Return the whole listing exactly as it stands.

§ **Source data**
::::
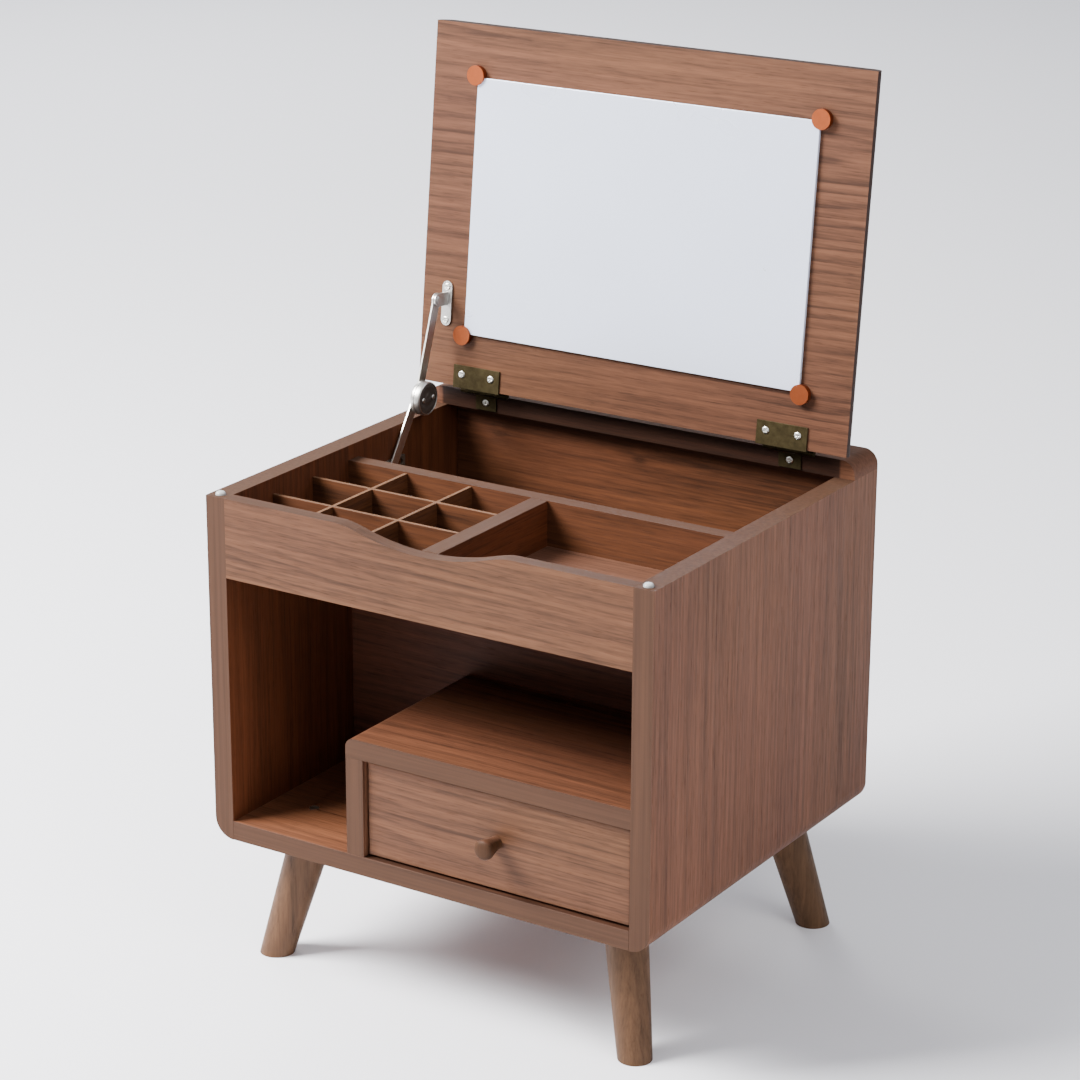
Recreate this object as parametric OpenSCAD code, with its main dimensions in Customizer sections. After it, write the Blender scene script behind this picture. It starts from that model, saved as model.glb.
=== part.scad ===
// Small dressing chest on four splayed legs: a box with a flip-up mirror lid, a divided tray,
// a deep rear compartment, an open shelf and one drawer. Millimetres, +Z up, floor at z = 0,
// origin under the middle of the bounding box.

/* [Case] */
// Outer width of the case
case_w = 400; // [360:1:440]
// Depth of the side panels, front to back
case_d = 342; // [330:1:360]
// Height of the side panels
case_h = 284; // [275:1:300]
// Thickness of the side panels
side_t = 17.5; // [17.5:0.5:18]
// Thickness of the bottom and housing boards
board_t = 16; // [15:0.5:17]
// Radius of the side panels' lower outer corners
side_r = 17; // [8:1:17]
// Distance from the front edge to the back panel's inner face
back_y = 318; // [316:1:320]
// Thickness of the back panel
back_t = 18; // [12:1:18]

/* [Tray] */
// Height of the front rail
rail_h = 64.5; // [58:0.5:70]
// Thickness of the front rail
rail_t = 12; // [11:0.5:13]
// Half width of the finger scoop in the rail
scoop_half_w = 70; // [50:1:80]
// Depth of the finger scoop
scoop_depth = 12.5; // [8:0.5:15]
// Radius of the scoop's rounded shoulders
scoop_shoulder_r = 60; // [40:5:80]
// Drop of the tray walls below the side tops
tray_drop = 12; // [10:0.5:14]
// Depth of the tray floor below the side tops
tray_depth = 49; // [46:1:50]
// Thickness of the tray floor
tray_floor_t = 15.5; // [12:0.5:16]
// Front face of the wall behind the tray
tray_wall_y = 161.5; // [155:0.5:162]
// Thickness of the wall behind the tray
tray_wall_t = 13.5; // [12:0.5:15]
// Left face of the thick centre divider
divider_x = -7.5; // [-20:0.5:10]
// Thickness of the centre divider
divider_t = 15; // [12:1:16]
// Thickness of the lapped grid strips
grid_t = 3; // [2.5:0.5:4]
// Drop of the grid strips below the side tops
grid_drop = 13; // [13:0.5:18]
// Centre lines of the grid strips that run front to back
grid_x = [-126, -64.5];
// Centre lines of the grid strips that run side to side
grid_y = [62.5, 114.5];

/* [Shelf and drawer] */
// Front face of the board behind the shelf and drawer
shelf_back_y = 163; // [160:1:166]
// Thickness of that board
shelf_back_t = 12; // [9:1:12]
// Left outer face of the drawer housing
housing_x = -72; // [-90:1:-60]
// Top of the housing below the side tops
housing_drop = 171.5; // [160:0.5:180]
// Radius of the housing's upper left edge
housing_r = 8; // [3:1:10]
// Gap above and below the drawer front
front_gap_z = 2; // [1.5:0.5:3]
// Gap at each side of the drawer front
front_gap_x = 2.5; // [1.5:0.5:3]
// Set-back of the drawer front
front_setback = 4; // [2:0.5:6]
// Thickness of the drawer front
front_t = 15; // [12:0.5:16]
// Thickness of the drawer sides and back
drawer_wall_t = 10; // [7:0.5:12]
// Height of the drawer box
drawer_box_h = 64; // [45:1:66]
// Length of the turned knob
knob_len = 20; // [15:1:24]
// Radius of the knob's head
knob_r = 8; // [8:0.5:11]

/* [Lid] */
// Length of the lid from its hinge edge
lid_len = 297; // [294:1:299]
// Thickness of the lid
lid_t = 14; // [13:0.5:15]
// Radius of the lid's outer side edges
lid_r = 11; // [8:0.5:12]
// Backward lean of the open lid, in degrees
lid_lean = 6; // [4:1:8]
// Front face of the fixed rear strip
strip_y = 303; // [302:1:304]
// Thickness of the rear strip
strip_t = 15; // [14:0.5:15]
// Radius of the rear strip's upper corners
strip_r = 12; // [8:0.5:13]
// Height of the clear bumpers under the lid
bumper_h = 3; // [2.5:0.5:3]
// Width of the mirror
mirror_w = 312; // [290:1:320]
// Height of the mirror
mirror_h = 210; // [190:1:215]
// Lower edge of the mirror above the lid's hinge edge
mirror_up = 45; // [42:0.5:47]
// Radius of the round mirror clips
clip_r = 8; // [6.5:0.5:10]

/* [Legs] */
// Height of the legs
leg_h = 107; // [85:1:130]
// Radius of a leg at the top
leg_r_top = 17.5; // [16:0.5:18]
// Radius of a leg at the floor
leg_r_foot = 13.5; // [11:0.5:15]
// Sideways splay of each foot
splay_x = 23.5; // [0:0.5:25]
// Front-to-back splay of each foot
splay_y = 22; // [0:0.5:24]
// Leg centre at the case, from the middle of the width
leg_x = 145; // [130:1:150]
// Front leg's centre at the case, from the front
leg_front = 56.5; // [50:0.5:60]
// Rear leg's centre at the case, from the back
leg_rear = 46.5; // [45:0.5:60]

/* [Hardware] */
// Distance of each hinge's middle from the middle of the width
hinge_x = 143; // [120:1:145]
// Width of the hinge leaf on the lid
leaf_w = 45; // [40:1:50]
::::
§ **Problem solution**
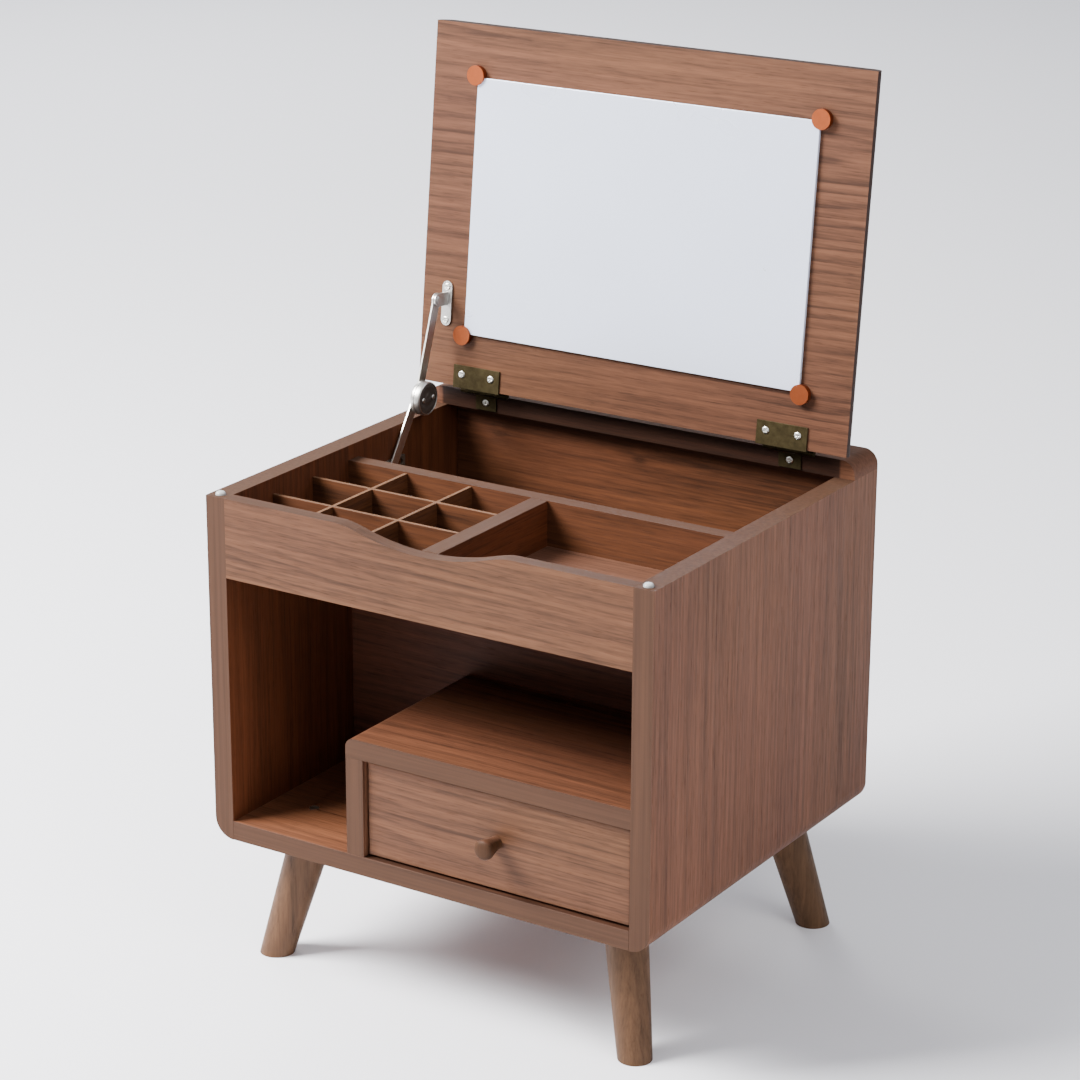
Recreate this object as parametric OpenSCAD code, with its main dimensions in Customizer sections. After it, write the Blender scene script behind this picture. It starts from that model, saved as model.glb.
=== part.scad ===
// Small dressing chest on four splayed legs: a box with a flip-up mirror lid, a divided tray,
// a deep rear compartment, an open shelf and one drawer. Millimetres, +Z up, floor at z = 0,
// origin under the middle of the bounding box.

/* [Case] */
// Outer width of the case
case_w = 400; // [360:1:440]
// Depth of the side panels, front to back
case_d = 342; // [330:1:360]
// Height of the side panels
case_h = 284; // [275:1:300]
// Thickness of the side panels
side_t = 17.5; // [17.5:0.5:18]
// Thickness of the bottom and housing boards
board_t = 16; // [15:0.5:17]
// Radius of the side panels' lower outer corners
side_r = 17; // [8:1:17]
// Distance from the front edge to the back panel's inner face
back_y = 318; // [316:1:320]
// Thickness of the back panel
back_t = 18; // [12:1:18]

/* [Tray] */
// Height of the front rail
rail_h = 64.5; // [58:0.5:70]
// Thickness of the front rail
rail_t = 12; // [11:0.5:13]
// Half width of the finger scoop in the rail
scoop_half_w = 70; // [50:1:80]
// Depth of the finger scoop
scoop_depth = 12.5; // [8:0.5:15]
// Radius of the scoop's rounded shoulders
scoop_shoulder_r = 60; // [40:5:80]
// Drop of the tray walls below the side tops
tray_drop = 12; // [10:0.5:14]
// Depth of the tray floor below the side tops
tray_depth = 49; // [46:1:50]
// Thickness of the tray floor
tray_floor_t = 15.5; // [12:0.5:16]
// Front face of the wall behind the tray
tray_wall_y = 161.5; // [155:0.5:162]
// Thickness of the wall behind the tray
tray_wall_t = 13.5; // [12:0.5:15]
// Left face of the thick centre divider
divider_x = -7.5; // [-20:0.5:10]
// Thickness of the centre divider
divider_t = 15; // [12:1:16]
// Thickness of the lapped grid strips
grid_t = 3; // [2.5:0.5:4]
// Drop of the grid strips below the side tops
grid_drop = 13; // [13:0.5:18]
// Centre lines of the grid strips that run front to back
grid_x = [-126, -64.5];
// Centre lines of the grid strips that run side to side
grid_y = [62.5, 114.5];

/* [Shelf and drawer] */
// Front face of the board behind the shelf and drawer
shelf_back_y = 163; // [160:1:166]
// Thickness of that board
shelf_back_t = 12; // [9:1:12]
// Left outer face of the drawer housing
housing_x = -72; // [-90:1:-60]
// Top of the housing below the side tops
housing_drop = 171.5; // [160:0.5:180]
// Radius of the housing's upper left edge
housing_r = 8; // [3:1:10]
// Gap above and below the drawer front
front_gap_z = 2; // [1.5:0.5:3]
// Gap at each side of the drawer front
front_gap_x = 2.5; // [1.5:0.5:3]
// Set-back of the drawer front
front_setback = 4; // [2:0.5:6]
// Thickness of the drawer front
front_t = 15; // [12:0.5:16]
// Thickness of the drawer sides and back
drawer_wall_t = 10; // [7:0.5:12]
// Height of the drawer box
drawer_box_h = 64; // [45:1:66]
// Length of the turned knob
knob_len = 20; // [15:1:24]
// Radius of the knob's head
knob_r = 8; // [8:0.5:11]

/* [Lid] */
// Length of the lid from its hinge edge
lid_len = 297; // [294:1:299]
// Thickness of the lid
lid_t = 14; // [13:0.5:15]
// Radius of the lid's outer side edges
lid_r = 11; // [8:0.5:12]
// Backward lean of the open lid, in degrees
lid_lean = 6; // [4:1:8]
// Front face of the fixed rear strip
strip_y = 303; // [302:1:304]
// Thickness of the rear strip
strip_t = 15; // [14:0.5:15]
// Radius of the rear strip's upper corners
strip_r = 12; // [8:0.5:13]
// Height of the clear bumpers under the lid
bumper_h = 3; // [2.5:0.5:3]
// Width of the mirror
mirror_w = 312; // [290:1:320]
// Height of the mirror
mirror_h = 210; // [190:1:215]
// Lower edge of the mirror above the lid's hinge edge
mirror_up = 45; // [42:0.5:47]
// Radius of the round mirror clips
clip_r = 8; // [6.5:0.5:10]

/* [Legs] */
// Height of the legs
leg_h = 107; // [85:1:130]
// Radius of a leg at the top
leg_r_top = 17.5; // [16:0.5:18]
// Radius of a leg at the floor
leg_r_foot = 13.5; // [11:0.5:15]
// Sideways splay of each foot
splay_x = 23.5; // [0:0.5:25]
// Front-to-back splay of each foot
splay_y = 22; // [0:0.5:24]
// Leg centre at the case, from the middle of the width
leg_x = 145; // [130:1:150]
// Front leg's centre at the case, from the front
leg_front = 56.5; // [50:0.5:60]
// Rear leg's centre at the case, from the back
leg_rear = 46.5; // [45:0.5:60]

/* [Hardware] */
// Distance of each hinge's middle from the middle of the width
hinge_x = 143; // [120:1:145]
// Width of the hinge leaf on the lid
leaf_w = 45; // [40:1:50]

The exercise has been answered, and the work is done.